Richard Sawle (born 1954) is a British born, Falkland Islands politician, who has been Complaints Commissioner since 15 January 2014 and previously served as a Member of the Legislative Assembly for the Stanley constituency from 2009 until 2013.

Sawle was born in Sheffield and brought up in Leyland, Lancashire. He went on to study Spanish, South American Studies and Egyptology at the University of Liverpool. In 1986 Sawle emigrated to the Falkland Islands, working as a teacher at Stanley Senior School for the next two years. In 1988 he married Judith and they founded the fishing company Seaview Ltd. Sawle became a Justice of the Peace in 1999, and in 2009 he retired from his company and was elected to the Legislative Assembly.

Following the 30th anniversary of the Falklands War in 2012 and the sovereignty referendum in 2013, Sawle began a campaign to promote the interests of the Falkland Islanders internationally.
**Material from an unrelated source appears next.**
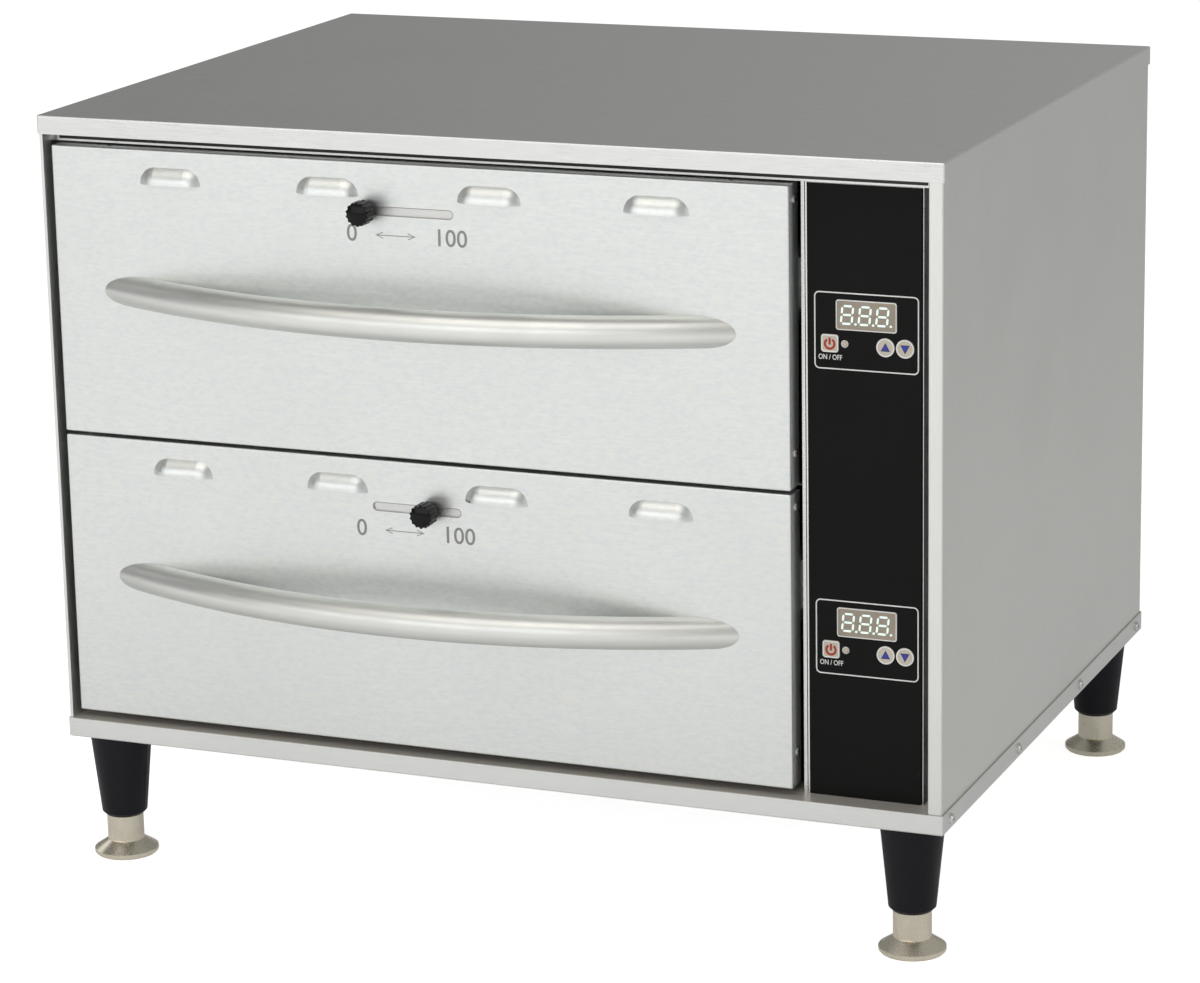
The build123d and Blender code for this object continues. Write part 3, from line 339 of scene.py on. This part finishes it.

This included attending parliamentary and business meetings in Brazil, Uruguay, and other Latin American nations. Sawle also appeared on Newsnight, The Daily Politics and wrote an editorial in The Guardian to further promote the Falklands in the UK. Sawle did not stand for re-election in the 2013 general election. In January 2014 Sawle was appointed Complaints Commissioner for the Falklands by Governor Nigel Heywood.